Ed è proprio qui che si evidenzia il divario tra il parlare diplomatico o comunque sfumato, più o meno leggermente ambiguo del comunicarsi tra moderati veri o sedicenti tali, quale passa per essere il dialogo tra occidentali e i musulmani, e le condanne a morte o i terrorismi e le uccisioni alla Theo van Gogh.
Finché non si sarà capito che non vi può essere moderazione virtuosa in un clima assiduamente concimato dalla paura, il dialogo non potrà dare i frutti desiderati.

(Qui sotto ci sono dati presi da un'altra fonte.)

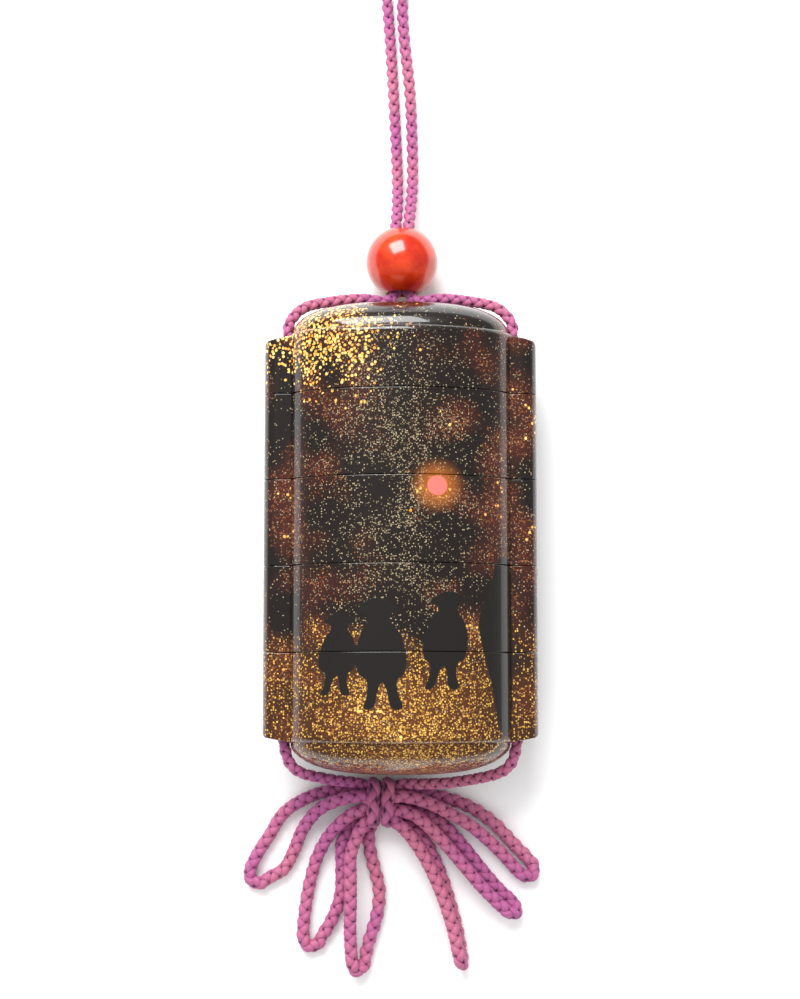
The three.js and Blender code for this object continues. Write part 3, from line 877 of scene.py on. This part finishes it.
def beadShape():
    radius, hole, lip = coral["radius"], coral["hole"], coral["lip"]
    start = math.asin((hole + lip) / radius)
    profile = [(radius * math.sin(turn), -radius * math.cos(turn))
               for turn in np.linspace(start, math.pi - start, coral["steps"])]
    end = radius * math.cos(start) - lip
    for turn in np.radians(np.linspace(20, 90, 6)):
        profile.append((hole + lip * (1 - math.sin(turn)), end + lip * math.cos(turn)))
    profile += [(across, -along) for across, along in profile[:-7:-1]]
    low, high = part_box("bead")
    middle = (low + high) / 2
    points = [middle + Vector((across * math.cos(turn), along, across * math.sin(turn))) * mm
              for turn in np.linspace(0, fullTurn, coral["around"], endpoint=False) for across, along in profile]
    count, whole = len(profile), len(profile) * coral["around"]
    faces = [(i * count + j, (i + 1) * count % whole + j, (i + 1) * count % whole + (j + 1) % count,
              i * count + (j + 1) % count) for i in range(coral["around"]) for j in range(count)]
    mesh = bpy.data.meshes.new("bead")
    mesh.from_pydata(points, [], faces)
    shape = bmesh.new()
    shape.from_mesh(mesh)
    bmesh.ops.recalc_face_normals(shape, faces=shape.faces)
    shape.to_mesh(mesh)
    shape.free()
    mesh.shade_smooth()
    return newObject("bead", mesh)


def coralMaterial():
    material, tree, shader = newMaterial("coral")
    place = put(tree, "ShaderNodeTexCoord").outputs["Object"]
    clouds = put(tree, "ShaderNodeTexNoise", None, {"Vector": place, "Scale": 260.0, "Detail": 3.0})
    shade = smoothStep(tree, clouds.outputs["Fac"], 0.35, 0.68)
    tree.links.new(mixed(tree, shade, colour(176, 30, 3), colour(204, 58, 14)), shader.inputs["Base Color"])
    shader.inputs["Roughness"].default_value = 0.22
    shader.inputs["Coat Weight"].default_value = 0.6
    shader.inputs["Coat Roughness"].default_value = 0.04
    return material


def makeBead():
    piece = beadShape()
    piece.data.materials.append(coralMaterial())
    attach(piece, "root")
    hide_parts("bead")


makeBead()
print("bead turned")


# Floor and light

studio = {
    "floorSize": 3.0,
    "keyFrom": (-0.14, 0.44, 0.46), "keySize": 0.42, "keyPower": 6.0,
    "fill": 2.3, "fillSpread": 150, "worldLight": 0.3, "worldSeen": 1.0,
}


def makeStudio():
    half = studio["floorSize"] / 2
    mesh = bpy.data.meshes.new("floor")
    mesh.from_pydata([(-half, -half, 0), (half, -half, 0), (half, half, 0), (-half, half, 0)], [], [(0, 1, 2, 3)])
    floor = newObject("floor", mesh)
    material, tree, shader = newMaterial("pale floor")
    shader.inputs["Base Color"].default_value = (0.9, 0.9, 0.9, 1)
    shader.inputs["Roughness"].default_value = 1.0
    shader.inputs["Specular IOR Level"].default_value = 0.0
    mesh.materials.append(material)

    lamp = bpy.data.lights.new("key", "AREA")
    lamp.shape = "SQUARE"
    lamp.size = studio["keySize"]
    lamp.energy = studio["keyPower"]
    key = newObject("key", lamp)
    key.location = studio["keyFrom"]
    key.rotation_euler = (-Vector(studio["keyFrom"])).to_track_quat("-Z", "Y").to_euler()

    # An all-round soft fill that leaves no reflection of its own
    lamp = bpy.data.lights.new("fill", "SUN")
    lamp.angle = math.radians(studio["fillSpread"])
    lamp.energy = studio["fill"]
    newObject("fill", lamp).visible_glossy = False

    world = bpy.data.worlds.new("studio")
    world.use_nodes = True
    scene.world = world
    tree = world.node_tree
    seen = put(tree, "ShaderNodeLightPath").outputs["Is Camera Ray"]
    gap = studio["worldSeen"] - studio["worldLight"]
    strength = calc(tree, "MULTIPLY_ADD", seen, gap, studio["worldLight"])
    tree.links.new(strength, tree.nodes["Background"].inputs["Strength"])
    tree.nodes["Background"].inputs["Color"].default_value = (1, 1, 1, 1)
    scene.view_settings.view_transform = "Standard"


makeStudio()
print("studio lit")
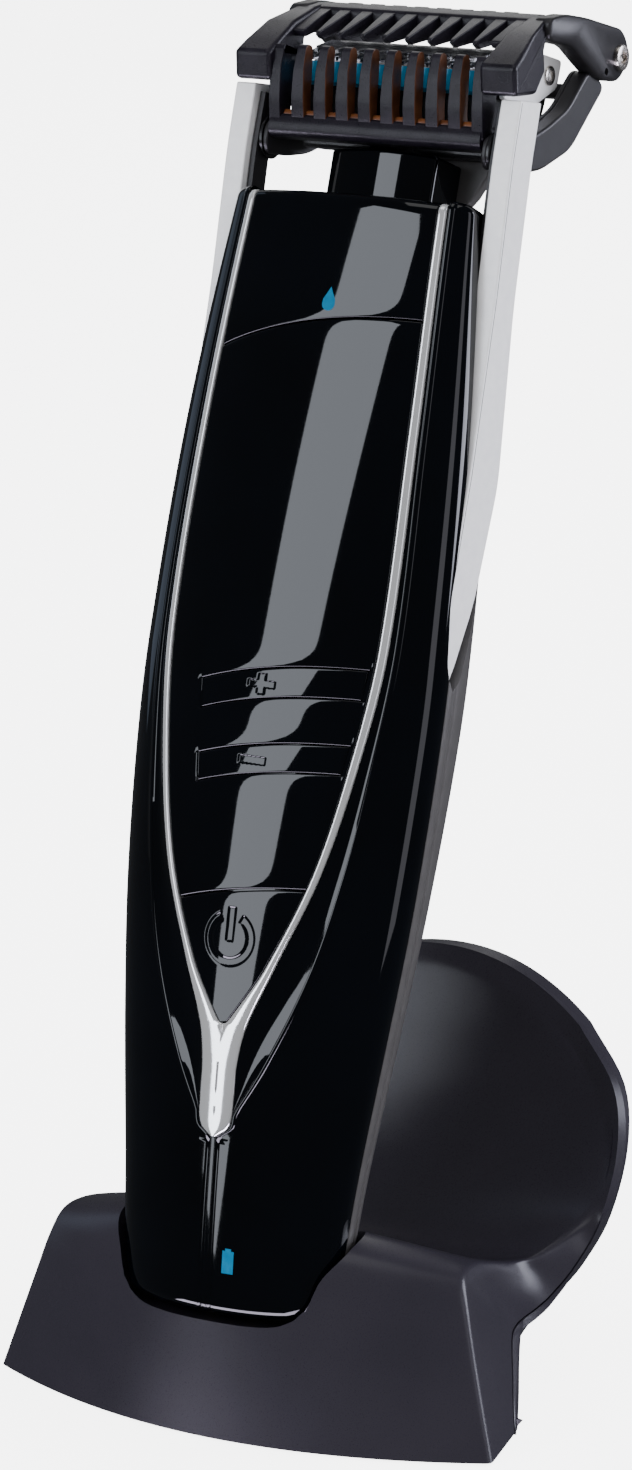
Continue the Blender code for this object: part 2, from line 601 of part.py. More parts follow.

E’ a questo punto che si può intravedere la ragione del comportamento di Magdi Allam. Mentre noi continuiamo a coltivare il tipo di dialogo annacquato da una timorosa prudenza un poco perché ci crediamo un poco in mancanza di meglio, e possiamo farlo perché non siamo musulmani e siamo lontani dai luoghi musulmani, Allam non può farlo perché appartiene all’Islam e molto bene conosce l’Islam .Lo conosce bene perché era musulmano (sento che in cuor suo forse lo sia ancora per una sorta di… ecumenismo dei sentimenti), e di educazione materna secondo una severa osservanza islamica. Non può farlo perché ha molto sofferto la sua condizione di musulmano non violento e certamente continua a soffrirne nel contemplare un Islam snaturato della sua più corretta evoluta ma anche tradizionale lettura.
In una parola la chiara protesta di Magdi Allam e conseguente abiura va letta come un grido di dolore e d’invocazione a una presa di coscienza realistica dell’attuale rigida violenta intransigenza di un Islam che lui non riconosce autentico, cioè quell’Islam dolce amorevole che conviveva felicemente con le altre religioni e che non penalizzava le donne, quell’Islam che aveva conosciuto e amato durante la sua infanzia e adolescenza.

No, Magdi Allam non poteva nascondersi né concedersi ambiguità di sorta e neppure può accettare un dialogo all’ombra della paura, lui sente il dovere della verità e di comunicarla alla sua gente perché ama le sue origini musulmane e l’Intero Islam.
E paga questa sua aperta urlata fedeltà mettendo sempre più a rischio la sua vita.